Gabon’s carbon mission
Tonnes a year of CO2 sequestered by Gabon’s rainforests. The country is a net absorber of more than 100m tonnes a year of CO2
Tonnes a year in annual carbon offsets on offer by ACDG, at $10 a tonne. The income stream would be packaged into a $300m bond
Of the 731,000 hectares of land leased by ACDG in Gabon, about 3 per cent of the country’s landmass will be left untouched
Pesti at the Central African Forestry Initiative welcomes ACDG’s attempt at financial innovation but says markets may not be ready to accept hypotheticals. “A comparison to a business-as-usual scenario depends on so many assumptions,” she says. “It’s very difficult to verify and there’s quite a lot of scepticism.”
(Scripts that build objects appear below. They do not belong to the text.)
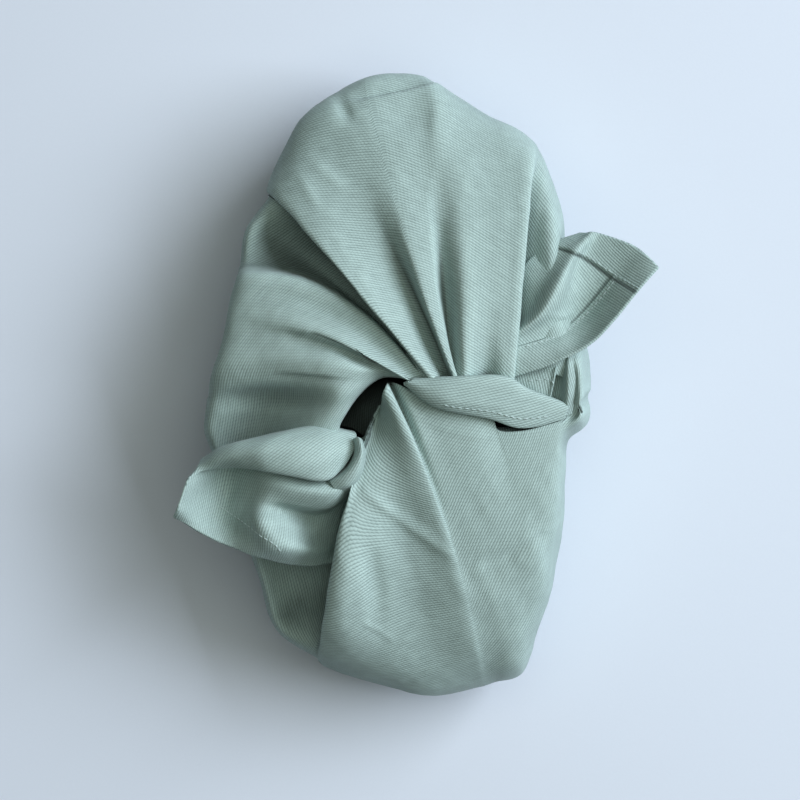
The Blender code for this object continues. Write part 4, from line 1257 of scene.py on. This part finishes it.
class BentoStitches(bpy.types.Operator):
    """Sews the rows of stitches along the hems"""
    bl_idname = "bento.stitches"
    bl_label = "Hem stitches"

    def execute(self, context):
        build_stitches(context.scene.bento_thread)
        return {"FINISHED"}


class BentoStageSet(bpy.types.Operator):
    """Builds the table, the window light, the soft sky and the camera"""
    bl_idname = "bento.stage"
    bl_label = "Table, light and camera"

    def execute(self, context):
        stage = context.scene.bento_stage
        build_table(stage)
        build_lamp("window", stage.light_place, stage.light_size, stage.light_size * WINDOW_SHAPE,
                   stage.light_power, WINDOW_COLOUR)
        build_lamp("overhead", stage.fill_place, stage.fill_size, stage.fill_size,
                   stage.fill_power, stage.sky)
        build_sky(stage.sky, stage.sky_strength)
        build_view()
        return {"FINISHED"}


class BentoPanel(bpy.types.Panel):
    """Sizes, colours and build steps of the bento bag"""
    bl_idname = "VIEW3D_PT_bento_bag"
    bl_label = "Bento bag"
    bl_space_type = "VIEW_3D"
    bl_region_type = "UI"
    bl_category = "Bento bag"

    def draw(self, context):
        for label, group in (("Cloth", "bento_cloth"), ("Shape", "bento_shape"),
                             ("Thread", "bento_thread"), ("Stage", "bento_stage")):
            box = self.layout.box()
            box.label(text=label)
            values = getattr(context.scene, group)
            for name in values.__annotations__:
                box.prop(values, name)
        for step in STEPS:
            self.layout.operator(step.bl_idname)


STEPS = (BentoBody, BentoSheets, BentoStitches, BentoStageSet)
GROUPS = (("bento_cloth", BentoCloth), ("bento_shape", BentoShape), ("bento_thread", BentoThread),
          ("bento_stage", BentoStage))


def register():
    for name, group in GROUPS:
        bpy.utils.register_class(group)
        setattr(bpy.types.Scene, name, bpy.props.PointerProperty(type=group))
    for step in STEPS:
        bpy.utils.register_class(step)
    bpy.utils.register_class(BentoPanel)


def unregister():
    bpy.utils.unregister_class(BentoPanel)
    for step in reversed(STEPS):
        bpy.utils.unregister_class(step)
    for name, group in reversed(GROUPS):
        delattr(bpy.types.Scene, name)
        bpy.utils.unregister_class(group)


def main():
    register()
    bpy.ops.bento.body()
    bpy.ops.bento.sheets()
    bpy.ops.bento.stitches()
    bpy.ops.bento.stage()


if __name__ == "__main__":
    main()
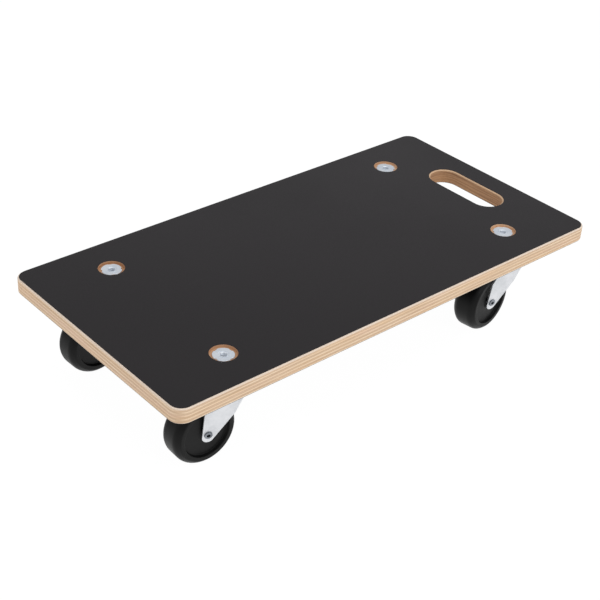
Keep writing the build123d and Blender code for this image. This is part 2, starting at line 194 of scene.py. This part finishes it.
def plywood():
    """Poplar plywood: plies laid crosswise in turn, so side and end grain alternate on an edge."""
    s = Shader("plywood")
    x, y, z = s.split(s.place())
    facing_x, facing_y, _ = s.split(s.node("ShaderNodeNewGeometry").outputs["Normal"])
    wander = s.noise(7.0, detail=3.0)
    wander = s.ramp(wander, 0.3, 0.7, -GLUE_WANDER, GLUE_WANDER, smooth=False)
    depth = s.math("SUBTRACT", FIRST_GLUE_LINE, z)
    depth = s.math("ADD", depth, wander)
    count = s.math("DIVIDE", depth, PLY)
    inside = s.math("FRACT", count)
    # The plies numbered odd have their grain across the deck, and end grain on its long sides.
    crosswise = s.math("MODULO", s.math("ADD", s.math("FLOOR", count), PLY_NUMBER_BASE), 2.0)
    end_long = s.math("ABSOLUTE", facing_x)
    end_cross = s.math("ABSOLUTE", facing_y)
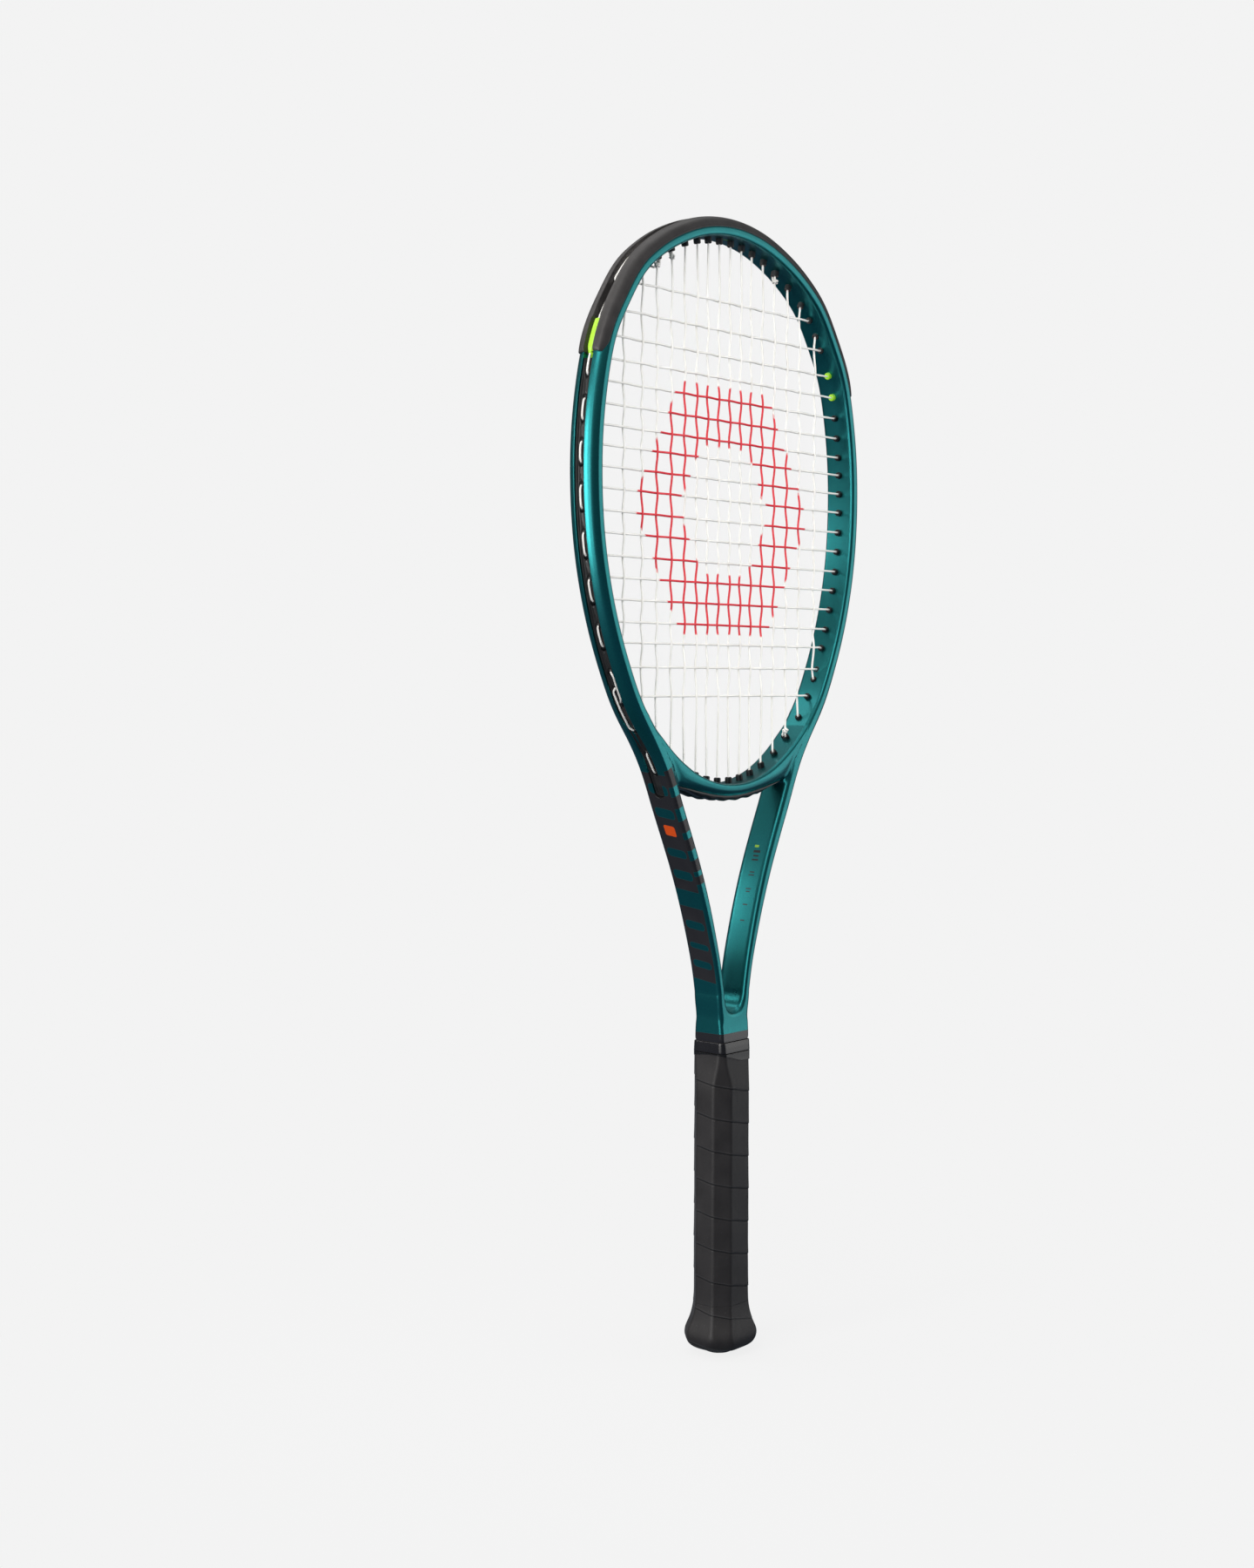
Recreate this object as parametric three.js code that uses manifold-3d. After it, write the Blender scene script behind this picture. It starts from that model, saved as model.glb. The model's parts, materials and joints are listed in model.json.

Mark Maslin, professor of earth systems science at University College London, says that, in judging projects like ACDG’s, “the magic word is additionality”. If the company’s activities change land use in ways that demonstrably avoid carbon emissions or enhance carbon capture then its claims would be valid, he says.
On a sovereign level, Maslin says, climate discussions have not caught up with the idea of incentivising good behaviour. “Gabon can’t be paid for the forest just standing there and doing what a forest does,” he says. “Unfortunately they are going to be penalised for being good citizens and there’s nothing really we can do about that. It’s not fair, but that’s how it is.”
If Gabon’s rainforests provide unpaid ecosystem services, there is another way of seeing them: a bomb waiting to go off if its natural capital is depleted. Above and below ground, its forests store a combined 26.5 gigatonnes of carbon, about five year’s worth of US emissions.
Gabon rejects any suggestion of blackmail, pointing to its record of conservation. “You won’t find a single speech anywhere saying: ‘If you don’t pay us we’re going to cut our forests down,’” says White, the environment minister.
Gahouma-Bekale at the national climate council puts it differently. “The question is for the people in New York and London who produce all the carbon but who can still breathe because of the forests of Africa,” he says. “If you people put in just $1 a year each, you will still be able to breathe.”